Varadkar: 'There are a lot of good things about being a child in Ireland, but huge deficits too'

In the last two weeks, two significant reports have highlighted serious failings in the care for children in the state.

TAOISEACH LEO VARADKAR has said that there are plenty of good things about being a child in Ireland, but has acknowledged that “there are huge deficits as well”. 

Varadkar previously said that he was putting children’s issues at heart of his term as Taoiseach, and it was put to him this week that Tusla is now suffering an unprecedented crisis. 

In the last two weeks, two significant reports have highlighted serious failings in the care for children in the State.

On Friday, a review into the provision of Child and Adolescent Mental Health Services (CAMHS) across Ireland found that the UN Convention on the Rights of the Child may have been breached for children with mental illnesses.

The report highlights long waiting lists, a lack of capacity to provide appropriate interventions, “lost” cases, lack of emergency and out-of-hours services, difficulties in accessing primary care and disability services and the absence of monitoring certain medications.

It suggest all of these point to a possible breach of Article 24 of the UN Convention on the Rights of the Child, which was ratified by Ireland in 1992.

The Child Law Project published also highlighted issues around safe placements for children in care recently. 

  • Read more here on how to support a major Noteworthy project to examine how children are falling through the cracks of the care system.

The reports were accompanied by a letter from retired Dublin District Court Judge Dermot Simms, who called attention to children in unsuitable emergency placements, as a result of the lack of safe and appropriate places.

“There are lots of very good things about being a child in Ireland,” Varadkar said this week.

“We have one of the best education systems in the developed world and some of the best outcomes for children when it comes to things like literacy.

“Even if you look at areas like paediatric healthcare, there are very good outcomes and very low levels of infant mortality in Ireland, for example.
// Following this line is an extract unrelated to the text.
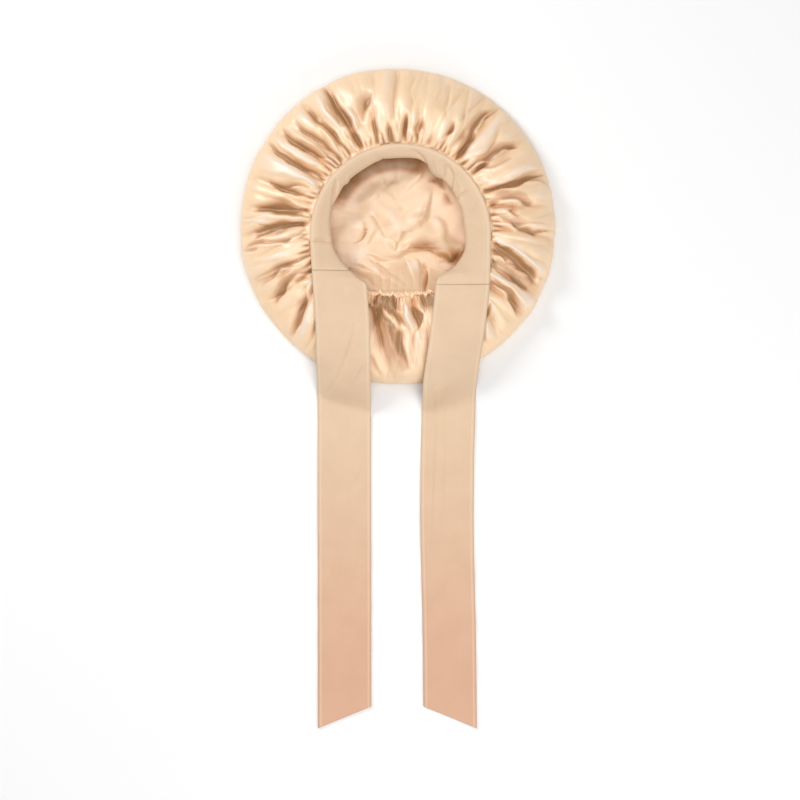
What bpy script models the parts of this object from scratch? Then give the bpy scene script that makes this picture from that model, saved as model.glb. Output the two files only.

So there are lots of very good things about being a child in Ireland.  

“But there are also huge deficits as well. No politician is unaware or unaffected by the fact that so many people and parents can’t get the  therapies that their children need.” 

The Taoiseach promised that there would be big focus on addressing child poverty in this year’s budget. 

Cabinet also signed off on the Disability Action Plan this week, with the Taoiseach stating that this would be a key step in the expansion and reform of specialist community-based disability services for children. 

The plan includes aims to expand day services, respite and residential services, personal assistance and home support, as well as multidisciplinary therapy interventions for children and adults. 

Tusla ‘under pressure’

However, the Taoiseach reiterated that “Tusla is under a lot of pressure”, something he has previously said is a big concern for the Government.

“There are just more children than in the past whose parents aren’t able to look after them anymore and the increasing issue of migrant children and unaccompanied children arriving into the state that need our help. That is a real challenge,” he said.

“It is something that we are very much across. Like a lot of things, if it was about signing a check or a statutory instrument, we would do it in the morning. But it’s not.

“It is about finding appropriately skilled people, setting them up properly and making sure that policies are implemented and standards are upheld. That is often the trickiest part but is something we take very seriously.”